Ali Farokhmanesh, who hit the game-winning 3 for Northern Iowa in the first round, is 0 for 5 on 3s in the second half after making all three of his attempts in the first half. He missed three in quick succession as Kansas has pulled within 52-49 with 5½ left.
“Discombobulated” might a good word for New Mexico’s offense.
So is “ineffective.”
The Lobos can’t seem to solve Washington’s switching man-to-man defense, content to pass and dribble around the perimeter and then take wild shots. It has to be making coach Steve Alford, one of the best shooters in Indiana schoolboy history, positively miffed.
The Huskies have pushed the lead to 53-36 with 15:44 remaining, forcing Alford to call a timeout with things threatening to get out of hand.
___More trouble for the Jayhawks: Cole Aldrich has limped off the floor after landing awkwardly following an offensive rebound. He’s 6 of 8 from the floor and has 10 rebounds, and his ability to clog the lane would be important for the Jayhawks down the stretch.
Kansas has trimmed the lead to 52-45 with 7 minutes left, and the Panthers — disciplined all game — are starting to take some ill-advised outside shots. Ali Farokhmanesh has missed five straight from deep after a hot first half.
Kansas is starting to force the issue against Northern Iowa, with some token three-quarter court pressure and a trap once the Panthers cross the midcourt line. The Jayhawks forced a timeout, but still trail 52-41 with 9:38 remaining.
Bryce Drew is in the house to see his brother Scott coach Baylor against Old Dominion in New Orleans. Bryce still looks he could throw on a yellow Valpo jersey, knock down a 3-pointer and slide across the floor in jubilation.
After his game-winning shot to beat fourth-seeded Ole Miss in 1998, Bryce went on to a short professional career with the Houston Rockets, Chicago Bulls, Charlotte/New Orleans Hornets and Pamesa Valencia in Europe.
He’s now an assistant coach at Valparaiso.
Five years ago, in Oklahoma City no less, 14th-seeded Bucknell beat Kansas in what coach Bill Self called one of the most difficult things he’s ever experienced. This one wouldn’t be quite as stunning as that first-round ouster, but it would still send ripples through plenty of tournament brackets.
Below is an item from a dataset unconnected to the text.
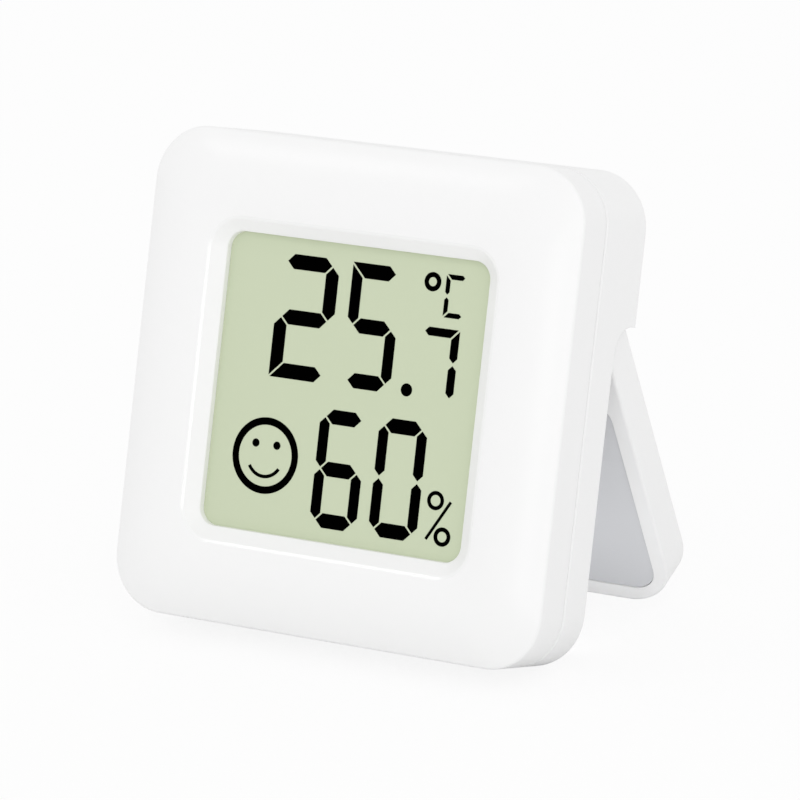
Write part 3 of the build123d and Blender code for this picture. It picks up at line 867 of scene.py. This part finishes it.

Of course, the Panthers must play 40 minutes to get it done. Kansas came out of a timeout and scored four quick points to trim the deficit back to single digits, forcing UNI coach Ben Jacobson to call a quick timeout of his own.
Kansas and bitter rival Kansas State are hunkered down in locker rooms just steps away from each other in Oklahoma City. They’re in different regions but both playing at the Ford Center for the first two rounds.
Don’t think that the purple-clad Wildcat fans are joining the purple-clad Panthers fans as the Jayhawks struggle against Northern Iowa, though. There was a “Let’s Go Jayhawks!” versus “Let’s Go Panthers!” back-and-forth, and the K-State fans appeared to sit it out.
Out on the floor, Jake Koch hit Northern Iowa’s seventh 3-pointer of the game to put the Jayhawks in a 47-35 bind with 12:34 to play. Timeout Kansas.